To Mr. Gunderson and industry advocates, the decision to rethink the rules is a much-needed reprieve from what they see as a smear campaign against their sector. As currently written, they would strip schools of the power to push back against frivolous claims while giving legal firms an easy avenue for class action suits that they can file – for a fee.
“These requirements could lead to irreparable financial and reputational harm to some [institutions] that are, in fact, providing quality educational opportunities to students,” said Cheryl Smith, senior vice president of public policy for the United Negro College Fund, a nonprofit that provides scholarships to private historic black colleges and universities, in a statement shared with the Monitor.

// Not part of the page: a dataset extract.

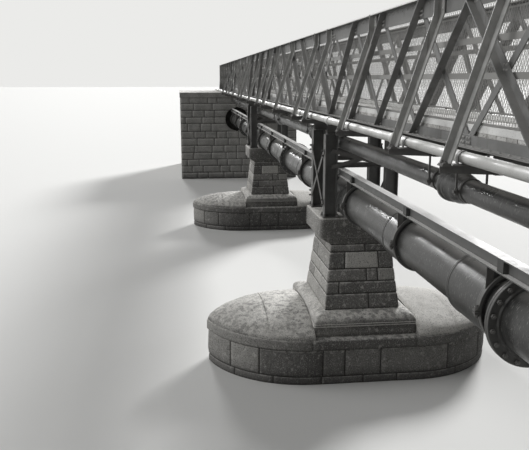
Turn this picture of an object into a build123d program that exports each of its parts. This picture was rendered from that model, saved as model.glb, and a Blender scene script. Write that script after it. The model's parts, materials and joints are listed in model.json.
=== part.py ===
from build123d import *
from math import acos, cos, hypot, sin, sqrt
import os

os.makedirs("parts", exist_ok=True)

# Riveted steel footbridge on two river piers, with three pipes carried along it.
# +X runs along the bridge, +Y to its left, +Z up. The floor is the waterline course of the piers.

# Layout along the bridge, counted in lattice panels
panel = 1220
span_panels = 9
end_span_panels = 8.5
near_landing_panels = 1
far_landing_panels = 5
landing_margin = 100

# Levels above the waterline course
truss_seat_z = 3975
pier_cap_top_z = 2430
shaft_foot_z = 1041
base_top_z = 706
abutment_top_z = 3897

# Lattice trusses
truss_spacing = 940
truss_depth = 1225
chord_plate = 12
top_chord_depth = 170
top_chord_width = 150
bottom_chord_depth = 90
bottom_chord_width = 90
chord_leg = 12
strut_width = 75
strut_thickness = 10
tie_width = 64
tie_thickness = 10
end_post_width = 62
end_post_thickness = 12

# Rails on the walkway side
rail_height = 48
rail_thickness = 10
upper_rail_z = 4778
mid_rail_z = 4513

# Walkway
girder_depth = 145
girder_width = 100
girder_flange = 10
girder_web = 8
girder_end_margin = 60
stringer_height = 65
stringer_width = 75
stringer_count = 4
deck_thickness = 50
deck_side_gap = 30
kerb_height = 54
kerb_width = 60

# Raking outriggers that stay the top chord
outrigger_reach = 448
outrigger_arm_z = 3908
outrigger_tip_depth = 60
outrigger_width = 90
outrigger_leg = 60
outrigger_thickness = 10
outrigger_offsets = (0.5, 2.2)
plain_girder_offsets = (1.35, 3.15)

# Steel trestles on the piers
column_spacing_x = 960
column_depth = 190
column_width = 152
column_flange = 14
column_web = 10
base_plate_size = 240
base_plate_thickness = 20
crosshead_depth = 145
crosshead_width = 130
tie_beam_z = 3187
tie_beam_depth = 76
tie_beam_width = 76
cross_brace_top_z = 3445
cross_brace_foot_z = 3200
side_brace_top_z = 3440
side_brace_foot_z = 2620
brace_width = 60
brace_thickness = 10

# Pipes
main_diameter = 540
main_wall = 14
main_y = 100
main_z = 2705
socket_diameter = 600
socket_length = 480
socket_offsets = (-2898, 1978, 4370)
long_socket_length = 731
long_socket_offset = -287
saddle_width = 320
saddle_length = 200
saddle_height = 60
feed_diameter = 200
feed_wall = 10
feed_y = 246
feed_z = 3550
coupling_neck_diameter = 230
coupling_diameter = 320
coupling_neck_length = 150
coupling_length = 403
coupling_offsets = (-4169, 403)
hanger_rod = 16
hanger_band = 8
hanger_width = 40
hanger_lug = 54
hanger_lug_depth = 24
hanger_far_gap = 238
service_diameter = 86
service_wall = 5
service_y = 728

# Beam beside the main, with the brackets that hold the main's sockets
beam_depth = 120
beam_width = 106
beam_flange = 10
beam_web = 8
beam_y = 318
beam_top_z = 3187
seat_thickness = 12
seat_drop = 110
strap_width = 60
strap_thickness = 10

# Stone piers
cap_width = 1270
cap_length = 1240
cap_face = 300
cap_bevel = 110
shaft_top_width = 920
shaft_top_length = 1170
shaft_foot_width = 1147
shaft_foot_length = 1540
plinth_width = 1568
plinth_length = 2070
plinth_face = 200
base_length = 4680
base_width = 2330
base_coping_height = 168
base_coping_overhang = 25
base_dome_rise = 268
base_dome_steps = (0, 0.08, 0.32, 0.68, 1)

# Abutments
abutment_width = 5286
abutment_coping_height = 220
abutment_coping_overhang = 30
main_recess_diameter = 1030
main_recess_depth = 320
feed_sleeve_clearance = 5
beam_pocket_clearance = 10

# Bearing plates on the abutments
bearing_length = 300
bearing_width = 180

# Places worked out from the sizes above
middle_x = -(far_landing_panels - near_landing_panels) * panel / 2
pier_a_x = middle_x - span_panels * panel / 2
pier_b_x = middle_x + span_panels * panel / 2
near_face_x = pier_a_x - end_span_panels * panel
far_face_x = pier_b_x + end_span_panels * panel
near_end_x = near_face_x - near_landing_panels * panel
far_end_x = far_face_x + far_landing_panels * panel
walk_start_x = near_end_x - end_post_thickness
walk_end_x = far_end_x + end_post_thickness
truss_y = truss_spacing / 2
truss_top_z = truss_seat_z + truss_depth
girder_z = truss_seat_z - girder_depth
deck_z = truss_seat_z + stringer_height
column_top_z = girder_z - crosshead_depth
span_middles = (middle_x - span_panels * panel, middle_x, middle_x + span_panels * panel)
column_xs = [pier_x + dx for pier_x in (pier_a_x, pier_b_x) for dx in (-column_spacing_x / 2, column_spacing_x / 2)]
strut_leg = (top_chord_width - chord_plate) / 2
beam_seat_z = beam_top_z - beam_depth
socket_xs = [centre_x + offset for centre_x in span_middles for offset in socket_offsets]
long_socket_xs = [centre_x + long_socket_offset for centre_x in span_middles]
coupling_xs = [centre_x + offset for centre_x in span_middles for offset in coupling_offsets]


def save(builder, name):
    builder.part.label = name
    export_step(builder.part, f"parts/{name}.step")


def side_plane(y):
    """Upright plane along the bridge at y, its normal facing the right side."""
    return Plane(origin=(0, y, 0), x_dir=(1, 0, 0), z_dir=(0, -1, 0))


def cross_plane(x):
    """Upright plane across the bridge at x, its normal facing along +X."""
    return Plane(origin=(x, 0, 0), x_dir=(0, 1, 0), z_dir=(1, 0, 0))


def i_section(depth, width, flange, web):
    """An I outline centred on the sketch origin, drawn into the open sketch."""
    Rectangle(width, depth)
    with Locations((-(width + web) / 4, 0), ((width + web) / 4, 0)):
        Rectangle((width - web) / 2, depth - 2 * flange, mode=Mode.SUBTRACT)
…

“I think that we all completely agree that if a student has gone to a school that has frauded them in any way there needs to be a process for them to obtain a refund,” adds Lynelle Lynch, president of Bellus Academy, a cosmetology school that operates three campuses in and around San Diego.
She says that the rules as they stand fail to account for real-life conditions. For instance, gainful employment requires a program’s graduates to meet a specific debt-to-income standard. In the beauty industry, she says, the ebb and flow of tips can have a big impact on income. Some graduates also opt for part-time work even if they received full licensing and accreditation, she adds.
“We’re still looked at as the gum on the bottom of everyone’s shoe,” says Shea Green, a Bellus graduate who now works in admissions at the school’s campus in Poway, Calif. “It’s so sad to see, because there are so many people [who come from these schools] that make a killing with their career.”
Meanwhile former students are forced to wait as policymakers and advocates battle it out.
“I could’ve had my degree by now. I would’ve been graduated. I would’ve found an actual job that has a bachelor’s degree,” says Thompson, who works as a cable technician in Arizona. “But now I’m stuck.”